Not surprisingly, therefore, Smith was a foe of protectionism. He argued that to give a “monopoly of the home market to the produce of domestic industry, in any particular art or manufacture, is in some measure to direct private people in what manner they ought to employ their capitals, and must, in almost all cases, be either a useless or a hurtful regulation. If the produce of domestic can be brought there as cheap as that of foreign industry, the regulation is evidently useless. If it cannot, it must generally be hurtful.” Just as he analogized nations gaining gold and silver to households gaining excess kitchen utensils, Smith wrote that it “is the maxim of every prudent master of a family never to make at home what it will cost him more to make than to buy.”
To drive the point home, Smith wrote:
What is prudence in the conduct of every private family can scarce be folly in that of a great kingdom. If a foreign country can supply us with a commodity cheaper than we ourselves can make it, better buy it of them with some part of the produce of our own industry employed in a way in which we have some advantage.
Incidentally, while economists, including me, have always said that we had to wait until James Mill and David Ricardo to get the economists’ theory of comparative advantage, one can see the seeds of that theory in the last sentence of the above quote.
We often hear people, even today, claim that we should produce goods here rather than buy them abroad. To that idea, Smith had a beautiful reductio ad absurdum. He wrote:
By means of glasses, hotbeds, and hot walls, very good grapes can be raised in Scotland, and very good wine too can be made of them at about thirty times the expense for which at least equally good can be brought from foreign countries.
Then he followed with a rhetorical question: “Would it be a reasonable law to prohibit the importation of all foreign wines merely to encourage the making of claret and burgundy in Scotland?” Smith’s point is that if we are willing to do things more expensively, it’s possible to produce everything at home. But why do that when we can buy cheaper abroad and deploy our labor and capital in more efficient ways? This applies whether producing at home is thirty times as expensive or only 20 percent more expensive.
Industrial policy
Although the term “industrial policy” was not used during Smith’s day, Smith nevertheless had a trenchant critique of industrial policy. He wrote:
What is the species of domestic industry which his capital can employ, and of which the produce is likely to be of the greatest value, every individual, it is evident, can, in his local situation, judge much better than any statesman or lawgiver can do for him. The statesman who should attempt to direct private people in what manner they ought to employ their capitals would not only load himself with a most unnecessary attention, but assume an authority which could safely be trusted, not only to no single person, but to no council or senate whatever, and which would nowhere be so dangerous as in the hands of a man who had folly and presumption enough to fancy himself fit to exercise it.
We can even see in this passage the seeds of Hayek’s insights into why socialism won’t work: the socialist planners don’t have, and can’t have, the information needed to plan an economy because this “local knowledge,” a term used by economists in the Hayek tradition, exists in the minds of the actual players.
Smith on antitrust
Many people, including economists, often recruit Smith to make their case for antitrust laws, using the following quote:
People of the same trade seldom meet together, even for merriment and diversion, but the conversation ends in a conspiracy against the public, or in some contrivance to raise prices.

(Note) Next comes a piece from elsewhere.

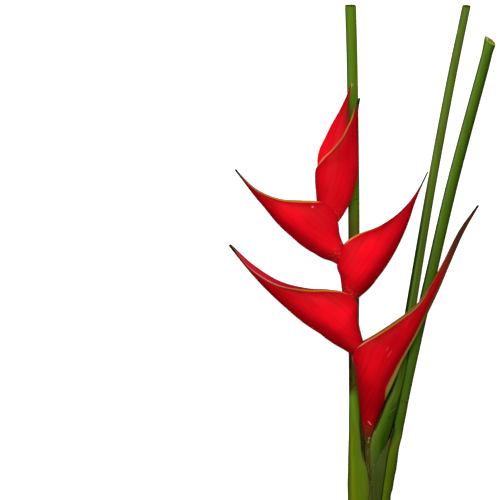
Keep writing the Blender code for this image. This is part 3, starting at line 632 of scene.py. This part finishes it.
def make_bract(number, finishes):
    rows, stations_at = bract_rows(number)
    full = rows[-1][1]
    middle = BRACT_COLUMNS // 2
    station_at = curve(list(range(len(stations_at))), stations_at, True)
    border = LIP_BORDER[number]
    marks = [station_at(station) for station, _, _ in border]
    border_width = curve(marks, [width for _, width, _ in border], True)
    border_colour = [curve(marks, [linear(code)[k] for _, _, code in border], True) for k in range(3)]
    keel_width = through(PALE_KEEL, True)
    painted_light = through([(station_at(station), share) for station, share in CHEEK_PAINTED_LIGHT[number]], True)
    painted_light_across = through(UPPER_CHEEK_PAINTED_LIGHT_ACROSS.get(number, CHEEK_PAINTED_LIGHT_ACROSS), True)
    black, brown = DRIED_TIP[number]
    lengths = [running_length(points) for points, _, _, _ in rows]

    def place(row, column):
        points, at, wall, closed = rows[row]
        along = lengths[row]
        half = along[middle] if column < middle else along[-1] - along[middle]
        keel = abs(along[column] - along[middle])
        edge = abs(column - middle) / middle
        to_tip = full - at
        if not closed:
            wall *= 1.0 - LIP_THINNING * edge ** 3
        from_keel = math.dist(points[column][:2], points[middle][:2])
        from_lip = math.dist(points[column][:2], points[0 if column < middle else -1][:2])
        strip = OFF_THE_KEEL
        burnt = 1.0
        browned_and_shaded = 1.0 - eased(FULLY_DRIED * brown, brown, to_tip)
        if number == 1:
            strip = min(from_keel / max(keel_width(points[middle][1]), 0.01), OFF_THE_KEEL)
            browned_and_shaded = max(browned_and_shaded, 1.0 - eased(*BROWN_BASE, at))
            # Its long dried tip is black along both edges and brown between them.
            burnt = 1.0 - 0.75 * math.sin(math.pi * edge) * eased(4.0, 16.0, to_tip)
        if number == 6:
            # The topmost bract is painted brown along its lip from the shoulder on, as shade.
            browned_and_shaded = max(browned_and_shaded, 0.75 * eased(0.5, 0.95, edge) * eased(stations_at[4], stations_at[7], at))
        painted_light_share = painted_light_across(edge)
        if edge > 0.5:
            # Below the mouth the painted highlight goes on round to the lip.
            painted_light_share += (1.0 - painted_light_share) * 0.65 * (1.0 - eased(stations_at[4], stations_at[8], at))
        values = (
            half - keel,
            keel if column > middle else -keel,
            at,
            border_width(at) - from_lip if column != middle else OFF_THE_BORDER,
            burnt * (1.0 - eased(FULLY_DRIED * black, black, to_tip)),
            browned_and_shaded,
            strip,
            painted_light(at) * painted_light_share,
            1.0 - eased(*HAIRY_BASE, at),
            1.0 if number == 1 else 0.0,
            *[channel(at) for channel in border_colour],
        )
        return points[column], wall / THICKEST_WALL, values

    names = ("lip_mm", "keel_mm", "reach_mm", "border_mm", "black", "brown", "strip", "painted_light", "fuzz", "lined")
    names += ("tint_r", "tint_g", "tint_b")
    bm = shaped_grid(BRACT_ROWS, BRACT_COLUMNS, place, names)
    front = max(bm.faces, key=lambda face: face.calc_center_median().z)
    if front.normal.z < 0.0:
        bmesh.ops.reverse_faces(bm, faces=bm.faces[:])
    piece = finish_piece(bm, "bract_%d_skin" % number, "bract_%d" % number, finishes)
    piece.vertex_groups.new(name="wall")
    solid = piece.modifiers.new("wall", "SOLIDIFY")
    solid.thickness = THICKEST_WALL * MM
    solid.offset = -1.0
    solid.vertex_group = "wall"
    solid.material_offset = 1
    solid.material_offset_rim = 2
    smooth = piece.modifiers.new("rounded", "SUBSURF")
    smooth.levels = 1
    smooth.render_levels = 1


def ray_to_ellipse(from_x, cos_turn, sin_turn, centre_x, half_width, half_height):
    """Distance from (from_x, 0) along a direction to an ellipse round (centre_x, 0)."""
    a = (cos_turn / half_width) ** 2 + (sin_turn / half_height) ** 2
    b = 2.0 * (from_x - centre_x) * cos_turn / half_width ** 2
    c = ((from_x - centre_x) / half_width) ** 2 - 1.0
    return (-b + math.sqrt(b * b - 4.0 * a * c)) / (2.0 * a)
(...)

This quote shows Smith’s hard-headed, unromantic view of businessmen and even, possibly, of laborers.
Rarely do those who thus argue for antitrust quote the next two sentences:
It is impossible indeed to prevent such meetings, by any law which either could be executed, or would be consistent with liberty and justice. But though the law cannot hinder people of the same trade from sometimes assembling together, it ought to do nothing to facilitate such assemblies; much less to render them necessary. (italics added)
Smith even went on to point out that one way government facilitated such assemblies was by requiring people in a particular trade to enter names and addresses in a government registry. Today, of course, government regulation has gone way beyond what Smith observed. People in various businesses have conventions at which they discuss how to deal with and possibly influence government regulation. While there, they might collude. Smith would probably not be happy that extensive government regulation has facilitated that."